What did our Young Explorers have to say about their new PADI diving experience:

 

It’s a whole different world down there just waiting to be discovered. It’s sad how these beautiful places underwater are being treated so badly; diving gives me a chance to act and do something about it. An amazing experience =)

Ravyna Jassani (16), Malaysia

 

It was great to take diving to another level with the underwater navigation and the deep dive (32.6 m, which is my deepest to date!)

Ker Jen Ho (17), Malaysia

 

Diving gives you freedom. It adds another dimension to your life. A truly amazing experience!

Andreas Meyer (18), Singapore

 

Through the Pangaea Borneo project and by scuba diving, I have been able to EXPLORE the beauty of the underwater world, to LEARN about the threat it faces today and inspired to ACT to conserve our coral reefs.
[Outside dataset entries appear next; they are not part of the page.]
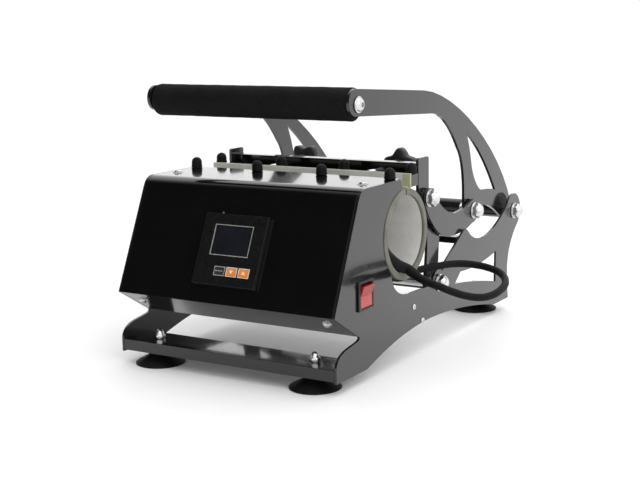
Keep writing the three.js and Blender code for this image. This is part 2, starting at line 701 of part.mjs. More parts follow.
const studHole = (x) => rod("y", KNOB.stud + GAP, -20, 20, [x, CROSS_BAR.y0, KNOB.z], 10);
const crossBar = block(-BETWEEN_ARMS, BETWEEN_ARMS, CROSS_BAR.y0, CROSS_BAR.y1, CROSS_BAR.z0, CROSS_BAR.z1);
add("swing_cross_bar", cut(crossBar, studHole(-KNOB.x), studHole(KNOB.x)), BLACK_PAINT());

// Star knob on its screw. The screw passes through the cross bar and pushes on the rear clamp bar.
function knobGeometry(x, lobeAt) {
  const star = new THREE.Shape();
  const steps = KNOB.lobes * 8;
  for (let i = 0; i < steps; i++) {
    const angle = (i / steps) * TURN;
    const r = KNOB.r - 2.6 + 2.6 * Math.cos(KNOB.lobes * (angle - lobeAt));
    star[i ? "lineTo" : "moveTo"](r * Math.cos(angle), r * Math.sin(angle));
  }
  star.closePath();
  const head = new THREE.ExtrudeGeometry(star, { depth: KNOB.thick, bevelEnabled: false });
  head.rotateX(Math.PI / 2).translate(0, KNOB.thick, 0);
  const screw = rod("y", KNOB.stud, CLAMP_BAR.y1 + GAP - KNOB.y, 1, [0, 0, 0], 10);
  const hub = rod("y", 8, -6, 1, [0, 0, 0], 12);
  return join(head, screw, hub).translate(x, KNOB.y, KNOB.z);
}
add("left_star_knob", knobGeometry(-KNOB.x, deg(54)), PLASTIC());
add("right_star_knob", knobGeometry(KNOB.x, deg(90)), PLASTIC());

export default press;
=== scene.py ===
"""Looks of the mug heat press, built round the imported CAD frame. Metres, +Z up, +Y to the rear."""
import math

import bmesh
import bpy
from mathutils import Matrix, Vector


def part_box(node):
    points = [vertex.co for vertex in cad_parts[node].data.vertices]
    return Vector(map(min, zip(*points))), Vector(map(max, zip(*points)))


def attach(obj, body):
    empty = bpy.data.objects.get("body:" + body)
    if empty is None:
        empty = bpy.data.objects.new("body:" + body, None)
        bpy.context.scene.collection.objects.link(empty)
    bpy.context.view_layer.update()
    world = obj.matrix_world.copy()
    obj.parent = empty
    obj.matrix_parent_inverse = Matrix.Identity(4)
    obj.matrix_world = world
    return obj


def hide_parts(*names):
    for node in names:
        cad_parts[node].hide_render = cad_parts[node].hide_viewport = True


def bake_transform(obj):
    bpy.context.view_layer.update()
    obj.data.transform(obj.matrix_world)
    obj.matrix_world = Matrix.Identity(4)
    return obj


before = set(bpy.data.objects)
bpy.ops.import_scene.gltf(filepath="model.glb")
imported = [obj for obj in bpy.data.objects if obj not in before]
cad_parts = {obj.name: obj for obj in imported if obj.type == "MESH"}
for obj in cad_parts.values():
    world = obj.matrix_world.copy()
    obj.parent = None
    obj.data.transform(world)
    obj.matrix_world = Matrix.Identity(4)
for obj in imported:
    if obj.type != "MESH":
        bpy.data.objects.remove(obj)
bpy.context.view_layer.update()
scene = bpy.context.scene

MM = 0.001
TURN = 2 * math.pi
SIDES = {"right": 1, "left": -1}
X_AXIS = Vector((1, 0, 0))
Y_AXIS = Vector((0, 1, 0))
Z_AXIS = Vector((0, 0, 1))
MILLIMETRES = Matrix.Scale(MM, 4)


# ------------------------------------------------------------------ places in the CAD frame
def centre(node_name):
    """Middle of a CAD node's box."""
    low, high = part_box(node_name)
    return (low + high) / 2


def facing(direction, origin):
    """Millimetres along local Z become metres along `direction` from `origin`."""
    turn = Vector(direction).to_track_quat("Z", "Y").to_matrix().to_4x4()
    return Matrix.Translation(origin) @ turn @ MILLIMETRES


# ------------------------------------------------------------------ camera
LENS = 70.84
SENSOR_WIDTH = 36
SHIFT_UP = -0.003125
NEAREST_SEEN = 0.05
CAMERA_AT = Vector((0.6871, -1.1478, 0.3453))
AZIMUTH = math.radians(31.57)
ELEVATION = math.radians(10.36)
ROLL = math.radians(-1.02)


def make_camera():
    """A level camera turned by its azimuth and elevation, then rolled about its own view."""
    back = Vector((
        math.sin(AZIMUTH) * math.cos(ELEVATION),
        -math.cos(AZIMUTH) * math.cos(ELEVATION),
        math.sin(ELEVATION),
    ))
    level_right = (-back).cross(Z_AXIS).normalized()
    level_up = back.cross(level_right)
    right = math.cos(ROLL) * level_right + math.sin(ROLL) * level_up
    up = math.cos(ROLL) * level_up - math.sin(ROLL) * level_right
    data = bpy.data.cameras.new("Camera")
    data.sensor_width = SENSOR_WIDTH
    data.lens = LENS
    data.shift_y = SHIFT_UP
    data.clip_start = NEAREST_SEEN
    camera = bpy.data.objects.new("Camera", data)
    turn = Matrix((right, up, back)).transposed().to_4x4()
    camera.matrix_world = Matrix.Translation(CAMERA_AT) @ turn
    scene.collection.objects.link(camera)
    scene.camera = camera


# ------------------------------------------------------------------ materials
def srgb(*levels):
    """0 to 255 levels as a linear colour."""
    linear = [((v / 255 + 0.055) / 1.055) ** 2.4 if v > 10 else v / 255 / 12.92 for v in levels]
    return (*linear, 1)


def new_material(name, roughness=0.5, metallic=0.0):
    material = bpy.data.materials.new(name)
    material.use_nodes = True
    shader = material.node_tree.nodes["Principled BSDF"]
    shader.inputs["Roughness"].default_value = roughness
    shader.inputs["Metallic"].default_value = metallic
    return material, shader


def node(owner, kind, inputs=None, **settings):
    """A node of a material or world; its inputs are values or other nodes' outputs."""
    made = owner.node_tree.nodes.new("ShaderNode" + kind)
    for key, value in settings.items():
        setattr(made, key, value)
    for key, value in (inputs or {}).items():
        if isinstance(value, bpy.types.NodeSocket):
            owner.node_tree.links.new(value, made.inputs[key])
        else:
            made.inputs[key].default_value = value
    return made


def noise(material, scale, detail=3.0, stretch=(1, 1, 1)):
    """Noise in the object's own metres; scale is in features a metre."""
    place = node(material, "TexCoord").outputs["Object"]
    if stretch != (1, 1, 1):
        place = node(material, "Mapping", {"Vector": place, "Scale": stretch}).outputs["Vector"]
    made = node(material, "TexNoise", {"Vector": place, "Scale": scale, "Detail": detail, "Roughness": 0.6})
    return made.outputs["Fac"]


def span(material, value, low, high, from_low=0.3, from_high=0.7):
    """The value's range from from_low to from_high, stretched over low to high."""
    inputs = {"Value": value, "From Min": from_low, "From Max": from_high, "To Min": low, "To Max": high}
    return node(material, "MapRange", inputs).outputs["Result"]


def blended(material, value, dark, light, from_low=0.3, from_high=0.7):
    """One colour where the value is low, and the other where it is high."""
    share = span(material, value, 0, 1, from_low, from_high)
    mix = node(material, "Mix", {"Factor": share}, data_type="RGBA")
    mix.inputs["A"].default_value = dark
    mix.inputs["B"].default_value = light
    return mix.outputs["Result"]


def set_colour(material, shader, value):
    material.node_tree.links.new(value, shader.inputs["Base Color"])


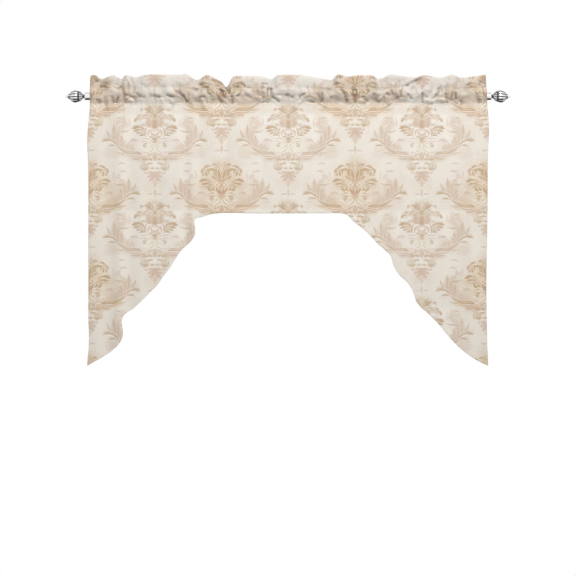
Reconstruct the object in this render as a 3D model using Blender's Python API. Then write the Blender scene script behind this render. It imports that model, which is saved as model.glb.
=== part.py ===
"""Swag and tail drape, gathered on a plain round rod with fluted knob finials.

Metres, +Z up. The rod runs along X with its axis through the origin, and the drape's front faces -Y.
The drape is one sheet: a swag with two tails, folded over at the top into a ruffled heading, and stitched
above and below the rod so that the fold makes the rod pocket.
"""

import math

import bmesh
import bpy
import numpy as np

MM = 0.001

# The drape, hanging
HALF_WIDTH = 624 * MM
SHEET = 1.5 * MM
HEM_SHEET = 2.4 * MM
HEM_WIDTH = 12 * MM
STITCH = 3 * MM

# The heading's two lines of stitching. The upper one, the seam, stands at a share of the frill's height, and
# comes down to the rod in a tight pinch. Both lie in front of the rod's axis and follow the frill's sway, and
# the seam follows the puffs too.
SEAM_SHARE = 0.415
PINCHED_SEAM = 10.4 * MM
PINCH_CURVE = 1.5
SEAM_FORWARD = 4 * MM
SEAM_FOLLOWS = 0.3
SEAM_PUFFS = 0.7
POCKET_FOOT = -24 * MM
FOOT_SINKS = 0.7
FOOT_FORWARD = 2.5 * MM
FOOT_FOLLOWS = 0.5

# The pocket between them: the height at which it stands out most, its room round the rod, where it begins to
# widen for the collars and is wide enough, how much of each puff goes to the front and the back, and how
# roundly it closes underneath and towards the seam.
POCKET_CREST = 7 * MM
POCKET_ROOM = 2.1 * MM
COLLAR_APPROACH = (35 * MM, 15 * MM)
PUFF_FRONT = 0.6
PUFF_BACK = 0.5
UNDER_ROUNDING = 1.5
LOOSE_ROUNDING = 1.15
PINCHED_ROUNDING = 0.7

# How far apart the frill's two layers stand where it is pinched and where it is loose, and how late it leans.
FRILL_PINCHED = 0.8 * MM
FRILL_LOOSE = 3.4 * MM
LEAN_CURVE = 1.5

# Below the pocket: how soon the offset of its stitching dies away and the long folds begin.
FOOT_REACH = 70 * MM
FOLD_REACH = 23 * MM

# The rod and its finials
ROD_RADIUS = 8 * MM
REST_GAP = 0.4 * MM
PART_GAP = 0.3 * MM
COLLAR_RADIUS = 11.5 * MM
COLLAR_MOUTH = 606 * MM
COLLAR_FLOOR = 630 * MM
COLLAR_END = 636.6 * MM
COLLAR_NOSE = (
    # back from the end, in from the radius
    (3.2 * MM, 0.0),
    (1.4 * MM, 1.0 * MM),
    (0.0, 4.5 * MM),
)
ROD_SIDES = 32
FLUTES = 12
FLUTE_SIDES = 4 * FLUTES
FLUTE_TURN = math.radians(7.5)

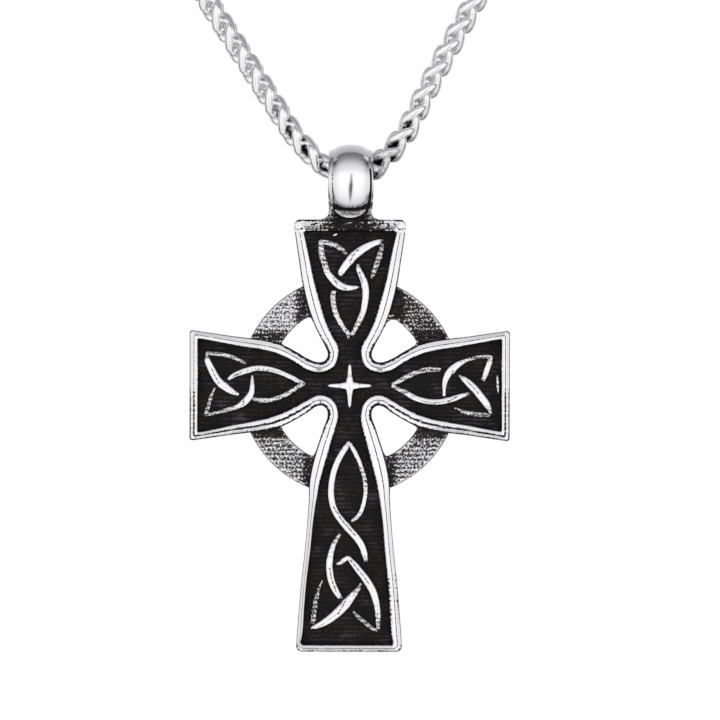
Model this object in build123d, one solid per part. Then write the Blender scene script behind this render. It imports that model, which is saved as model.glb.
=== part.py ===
from build123d import *
import math
import os

# A cast steel cross with a nimbus ring hangs on a closed wheat chain.
# Sizes are in millimetres. The front faces -Y and the top is +Z.
# The origin is the middle of the clasp, where the closed loop rests on the neck.

# The cross, measured from the point where its arms meet
top_reach = 16.6
side_reach = 16.0
foot_reach = 26.6
top_end_width = 11.2
side_end_width = 11.0
foot_end_width = 10.5
armpit_radius = 0.75
armpit_across = 2.95
armpit_above = 3.1
armpit_below = 2.75
corner_radius = 0.4
edge_pull = 0.4
cross_thickness = 2.8
rim_width = 0.95
rim_bevel = 0.3
field_depth = 1.0

# Each row is a station of an arm's edge, from its end in to the armpit:
# the share of the reach, and the share of the width at the end
top_stations = ((0.83, 0.94), (0.60, 0.84), (0.41, 0.69), (0.28, 0.52))
side_stations = ((0.83, 0.93), (0.60, 0.85), (0.42, 0.74), (0.29, 0.53))
foot_stations = ((0.82, 0.95), (0.60, 0.84), (0.42, 0.77), (0.30, 0.71), (0.19, 0.54))

# The nimbus ring that joins the four arms, lower than the rim
nimbus_outer_radius = 11.0
nimbus_inner_radius = 8.05
nimbus_front_setback = 0.55
nimbus_back_setback = 0.35
nimbus_bevel = 0.2

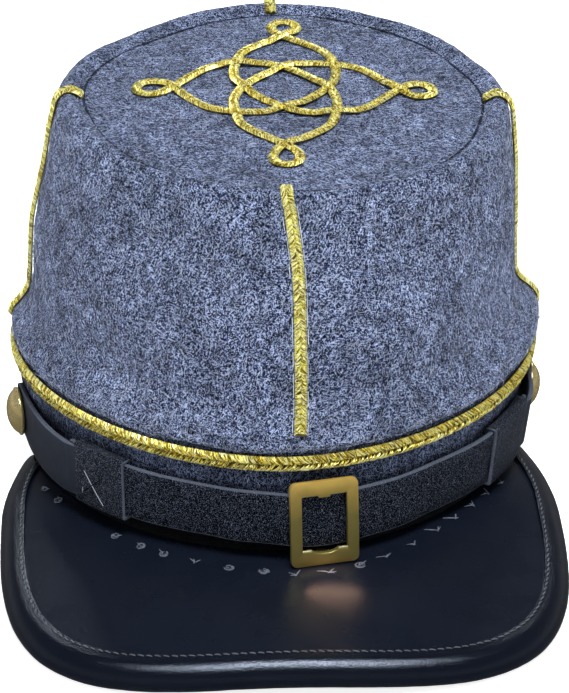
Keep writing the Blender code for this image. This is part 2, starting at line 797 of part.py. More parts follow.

Nicolette Meyer (18), Singapore

 

Diving has taught me what treasures lay below the surface of our oceans. You can never truly appreciate or understand all the marine life under the sea until you experience it yourself. It really makes you want to do something to protect the biodiversity that exists there.

Benedict Tan Yong An (17), Singapore

 

Becoming certified as a PADI Open Water Diver has enabled me to participate in the environmental activities of the Pangaea Borneo ACT Project. Not only has it given me the key to the magnificence of the underwater-world, but also a key to preserve the natural beauty of our oceans.

Akira Biondo (19), Japan

 

My first dive in Borneo was an amazing experience that I would not swap for the world. The Padi Diving Course enabled me to experience the beauty of the underwater world in this beautiful part of the world. I love to be under the water as much as possible; swimming with fish, sharks and stingrays.

Stefan Oosthuizen (21), South Africa

 

Water is my element, now I am certain about it. The PADI course enabled me to explore what we know so little about yet! The incredible biodiversity and astonishing beauty of the underwater world made me curious about the environmental issues that might be a danger to it. I am more aware now and will do my best to protect the marine life.

Zofia Drapella (19), Poland


Learning and Diving with PADI has given me a wonderful opportunity to explore the underwater world and see many new marine species of animal life. I love diving and have enjoyed every dive I have done.

Saraya D’Ath (15), Australia

 

Diving and the underwater world has been my passion at least since i am born. Sharing this amazing experience with other people from all parts of the world is truly the best job in the world. With Mike Horn and our young explorers we can really work on solutions to protect our marine environment for future generations. The best training is an essential start. I am proud to be a PADI instructor and i believe that you are more likely to protect what you can see and feel. Let’s go diving!